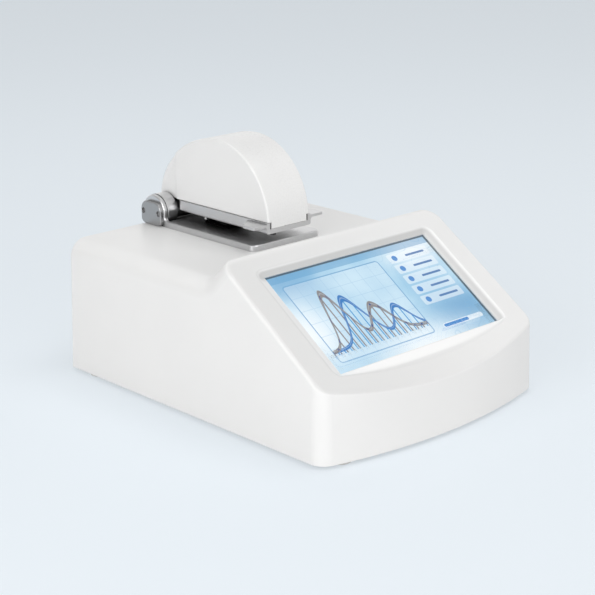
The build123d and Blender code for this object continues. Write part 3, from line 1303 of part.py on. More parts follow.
def arm_cover():
    """The white half disc over the arm, hollow, narrower beside the hinge, with a plug below."""
    half, narrow = COVER_WIDTH / 2, COVER_WIDTH / 2 - COVER_STEP
    step_y = HINGE_Y - COVER_STEP_FROM_HINGE
    outline = cover_outline(0, COVER_SEAT_Z)

    def slab(half_width, back_y):
        whole = side_slab(outline, (-half_width, half_width))
        whole &= block((-half_width, half_width), (0, back_y), (COVER_SEAT_Z, 2 * CREST_Z))
        faces = whole.faces().filter_by(Axis.X)
        rims = [e for f in faces for e in f.outer_wire().edges() if e.center().Z > COVER_SEAT_Z + 1]
        return fillet(rims, COVER_EDGE_ROUND)

    outer = slab(half, step_y) + slab(narrow, BACK_Y)
    plug_half = COVER_PLUG_WIDTH / 2
    plug = side_slab(cover_outline(0, ARM_FLOOR_TOP + COVER_SEAT_GAP), (-plug_half, plug_half))
    plug_back = ARM_BACK - 2 * ARM_CORNER
    plug &= block(
        (-plug_half, plug_half), (0, plug_back), (ARM_FLOOR_TOP, COVER_SEAT_Z + COVER_WALL)
    )
    hollow_outline = cover_outline(COVER_WALL, COVER_SEAT_Z)
    hollow = side_slab(hollow_outline, (COVER_WALL - narrow, narrow - COVER_WALL))
    hollow &= block((-half, half), (0, BACK_Y), (COVER_SEAT_Z + COVER_WALL, 2 * CREST_Z))
    mouth_half = plug_half - COVER_WALL
    mouth = block(
        (-mouth_half, mouth_half),
        (ARM_FRONT + 2 * COVER_WALL, plug_back - COVER_WALL),
        (ARM_FLOOR_TOP, COVER_SEAT_Z + 2 * COVER_WALL),
    )
    bosses = [
        post(COVER_BOSS_RADIUS, (ARM_FLOOR_TOP + COVER_SEAT_GAP, COVER_SEAT_Z + COVER_BOSS_RISE), *at)
        for at in COVER_SCREWS
    ]
    body = joined([outer + plug - hollow - mouth, *bosses])
    threads = [
        post(THREAD_RADIUS, (ARM_FLOOR_TOP, ARM_FLOOR_TOP + SCREW_BITE + 1), *at)
        for at in COVER_SCREWS
    ]
    return cut_all(body, threads)


def cover_screws():
    """Screws from below the arm into the cover's bosses."""
    z = ARM_Z + SCREW_HEAD_HEIGHT
    return group([screw(x, y, z, ARM_FLOOR + SCREW_BITE - SCREW_HEAD_HEIGHT) for x, y in COVER_SCREWS])


def upper_block():
    """The black block under the arm that holds the upper pedestal."""
    half = ARM_HALF - UPPER_BLOCK_FROM_SIDE
    z = (ARM_Z - UPPER_BLOCK_HEIGHT, ARM_Z)
    pad = block((-half, half), (PEDESTAL_Y - half, PEDESTAL_Y + half), z)
    pad = chamfer(pad.edges().group_by(Axis.Z)[0], PEDESTAL_BLOCK_CHAMFER)
    holes = [post(STOP_RADIUS + THREAD_GAP, z, *at) for at in STOP_SCREWS]
    return cut_all(pad, [post(UPPER_PEDESTAL_RADIUS + THREAD_GAP, z, 0, PEDESTAL_Y), *holes])


def upper_pedestal():
    """The steel ferrule in the arm, which ends one light path above the lower pedestal."""
    low = ARM_Z - UPPER_BLOCK_HEIGHT
    sleeve = post(UPPER_PEDESTAL_RADIUS, (low, ARM_FLOOR_TOP + SLEEVE_RISE), 0, PEDESTAL_Y)
    return sleeve + post(PEDESTAL_TIP_RADIUS, (PEDESTAL_TOP_Z + PATH_LENGTH, low), 0, PEDESTAL_Y)


LAMP_Z = ARM_FLOOR_TOP + LAMP_ABOVE_FLOOR
LAMP_BLOCK_WIDTH = COVER_WIDTH - 2 * LAMP_BLOCK_FROM_COVER


def lamp_block():
    """The block that holds the flash lamp over the upper pedestal."""
    half_x, half_y = LAMP_BLOCK_WIDTH / 2, LAMP_BLOCK_LENGTH / 2
    z = (ARM_FLOOR_TOP, ARM_FLOOR_TOP + LAMP_BLOCK_HEIGHT)
    body = block((-half_x, half_x), (PEDESTAL_Y - half_y, PEDESTAL_Y + half_y), z)
    body = chamfer(body.edges().group_by(Axis.Z)[-1], PEDESTAL_BLOCK_CHAMFER)
    sleeve = post(
        UPPER_PEDESTAL_RADIUS + THREAD_GAP, (z[0] - 1, z[0] + SLEEVE_RISE), 0, PEDESTAL_Y
    )
    light = post(PEDESTAL_TIP_RADIUS, (z[0], LAMP_Z), 0, PEDESTAL_Y)
    lamp = spindle(
        LAMP_RADIUS + THREAD_GAP, (PEDESTAL_Y - LAMP_LENGTH / 2, PEDESTAL_Y + half_y + 1), 0, LAMP_Z
    )
    return cut_all(body, [sleeve, light, lamp])


def flash_lamp():
    """The flash lamp in its block, with its socket behind."""
    y = (PEDESTAL_Y - LAMP_LENGTH / 2, PEDESTAL_Y + LAMP_BLOCK_LENGTH / 2)
    bulb = spindle(LAMP_RADIUS, y, 0, LAMP_Z)
    socket = spindle(LAMP_RADIUS + LAMP_SOCKET_EDGE, (y[1], y[1] + LAMP_SOCKET_LENGTH), 0, LAMP_Z)
    return bulb + socket


def lamp_board():
    """The trigger board in the arm, on two pillars in front of the lamp block."""
    front = ARM_FRONT + COVER_SCREW_INSET + COVER_BOSS_RADIUS + LAMP_BOARD_GAP
    y = (front, PEDESTAL_Y - LAMP_BLOCK_LENGTH / 2 - LAMP_BOARD_GAP)
    half = LAMP_BLOCK_WIDTH / 2
    z = ARM_FLOOR_TOP + STANDOFF_HEIGHT
    plate = block((-half, half), y, (z, z + BOARD_THICK))
    middle = sum(y) / 2
    pillars = [
        post(STANDOFF_RADIUS, (ARM_FLOOR_TOP, z), side * (half - BOARD_HOLE_INSET), middle)
        for side in (-1, 1)
    ]
    coil = on_board(0, middle, CHIP_SIDE, CHIP_SIDE, z + BOARD_THICK, CONNECTOR_HEIGHT)
    return joined([plate, coil, *pillars])


def stop_screws():
    """Two set screws in the arm's floor, whose tips come down on the lower pad."""
    z = (STAGE_Z + PEDESTAL_BLOCK_HEIGHT + REST_GAP, ARM_FLOOR_TOP - STOP_RADIUS)
    return group([post(STOP_RADIUS, z, *at) for at in STOP_SCREWS])


def locating_pins():
    """Two short pins pressed into the arm's floor from below."""
    z = (ARM_Z - LOCATING_PIN_DROP, ARM_FLOOR_TOP - STOP_RADIUS)
    return group([post(STOP_RADIUS, z, *at) for at in LOCATING_PINS])


def arm_bumpers():
    """The rubber pad under the front of the arm."""
    return post(BUMPER_RADIUS, (ARM_Z - BUMPER_HEIGHT, ARM_Z), BUMPER_X, ARM_FRONT + BUMPER_INSET)


NODES = {
    "top_housing": top_housing,
    "bottom_cover": bottom_cover,
    "rubber_feet": rubber_feet,
    "housing_screws": housing_screws,
    "touch_glass": touch_glass,
    "display_panel": display_panel,
    "display_bracket": display_bracket,
    "display_screws": display_screws,
    "main_board": main_board,
    "heat_sink": heat_sink,
    "supply_board": supply_board,
    "io_board": io_board,
    "board_screws": board_screws,
    "data_ports": data_ports,
    "power_inlet": power_inlet,
    "switch_frame": switch_frame,
    "power_rocker": power_rocker,
    "optics_frame": optics_frame,
    "frame_screws": frame_screws,
    "spectrometer_box": spectrometer_box,
    "spectrometer_lid": spectrometer_lid,
    "spectrometer_screws": spectrometer_screws,
    "lower_fibre": lower_fibre,
    "lift_motor": lift_motor,
    "motor_bridge": motor_bridge,
    "lead_screw": lead_screw,
    "lift_carriage": lift_carriage,
    "lower_pedestal": lower_pedestal,
    "guide_bush": guide_bush,
    "pedestal_block": pedestal_block,
    "stage_plate": stage_plate,
    "hinge_pins": hinge_pins,
    "friction_washers": friction_washers,
    "hinge_caps": hinge_caps,
    "arm_base": arm_base,
    "arm_cover": arm_cover,
    "cover_screws": cover_screws,
    "upper_block": upper_block,
    "upper_pedestal": upper_pedestal,
    "lamp_block": lamp_block,
    "flash_lamp": flash_lamp,
    "lamp_board": lamp_board,
    "stop_screws": stop_screws,
    "locating_pins": locating_pins,
    "arm_bumpers": arm_bumpers,
}

os.makedirs("parts", exist_ok=True)
for name, make in NODES.items():
    export_step(make(), f"parts/{name}.step")
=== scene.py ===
import json
import math

import bmesh
import bpy
from mathutils import Matrix, Vector


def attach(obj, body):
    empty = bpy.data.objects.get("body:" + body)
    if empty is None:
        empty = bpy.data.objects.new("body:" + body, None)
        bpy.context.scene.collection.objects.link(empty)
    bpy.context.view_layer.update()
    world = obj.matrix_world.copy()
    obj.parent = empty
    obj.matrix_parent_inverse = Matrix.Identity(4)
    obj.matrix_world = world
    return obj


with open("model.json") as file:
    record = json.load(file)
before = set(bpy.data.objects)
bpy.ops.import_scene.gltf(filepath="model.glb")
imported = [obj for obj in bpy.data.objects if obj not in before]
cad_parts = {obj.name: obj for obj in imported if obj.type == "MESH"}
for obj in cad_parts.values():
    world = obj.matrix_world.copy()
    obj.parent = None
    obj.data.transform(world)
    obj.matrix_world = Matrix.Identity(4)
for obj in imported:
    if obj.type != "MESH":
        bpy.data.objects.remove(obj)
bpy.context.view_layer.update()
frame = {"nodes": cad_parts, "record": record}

MM = 0.001

# Camera, fitted to the photograph
IMAGE_SIDE = 595
CAMERA_PLACE = (-0.7468, -0.7904, 0.4062)
CAMERA_BACK = (-0.6519, -0.6972, 0.2983)
CAMERA_UP = (0.2109, 0.2112, 0.9544)
CAMERA_FOCUS = 1589.451
CAMERA_CENTRE = (296.154, 294.354)
SENSOR = 36.0

# Screen panel, as part.py has it
SCREEN_Y = -81.0
SCREEN_Z = 82.1
SCREEN_TILT = math.radians(34.4)
SCREEN_HALF = (77.1, 42.95)
CREST_Y = -28.5
RECESS_HALF = (86.0, 52.0)
RECESS_DEPTH = 8.0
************
## Exercise
Repeat the line containing "if empty is" and all subsequent lines through the final line of the data, exactly and with no others.

## The output
    if empty is None:
        empty = bpy.data.objects.new("body:" + body, None)
        bpy.context.scene.collection.objects.link(empty)
    bpy.context.view_layer.update()
    world = obj.matrix_world.copy()
    obj.parent = empty
    obj.matrix_parent_inverse = Matrix.Identity(4)
    obj.matrix_world = world
    return obj


with open("model.json") as file:
    record = json.load(file)
before = set(bpy.data.objects)
bpy.ops.import_scene.gltf(filepath="model.glb")
imported = [obj for obj in bpy.data.objects if obj not in before]
cad_parts = {obj.name: obj for obj in imported if obj.type == "MESH"}
for obj in cad_parts.values():
    world = obj.matrix_world.copy()
    obj.parent = None
    obj.data.transform(world)
    obj.matrix_world = Matrix.Identity(4)
for obj in imported:
    if obj.type != "MESH":
        bpy.data.objects.remove(obj)
bpy.context.view_layer.update()
frame = {"nodes": cad_parts, "record": record}

MM = 0.001

# Camera, fitted to the photograph
IMAGE_SIDE = 595
CAMERA_PLACE = (-0.7468, -0.7904, 0.4062)
CAMERA_BACK = (-0.6519, -0.6972, 0.2983)
CAMERA_UP = (0.2109, 0.2112, 0.9544)
CAMERA_FOCUS = 1589.451
CAMERA_CENTRE = (296.154, 294.354)
SENSOR = 36.0

# Screen panel, as part.py has it
SCREEN_Y = -81.0
SCREEN_Z = 82.1
SCREEN_TILT = math.radians(34.4)
SCREEN_HALF = (77.1, 42.95)
CREST_Y = -28.5
RECESS_HALF = (86.0, 52.0)
RECESS_DEPTH = 8.0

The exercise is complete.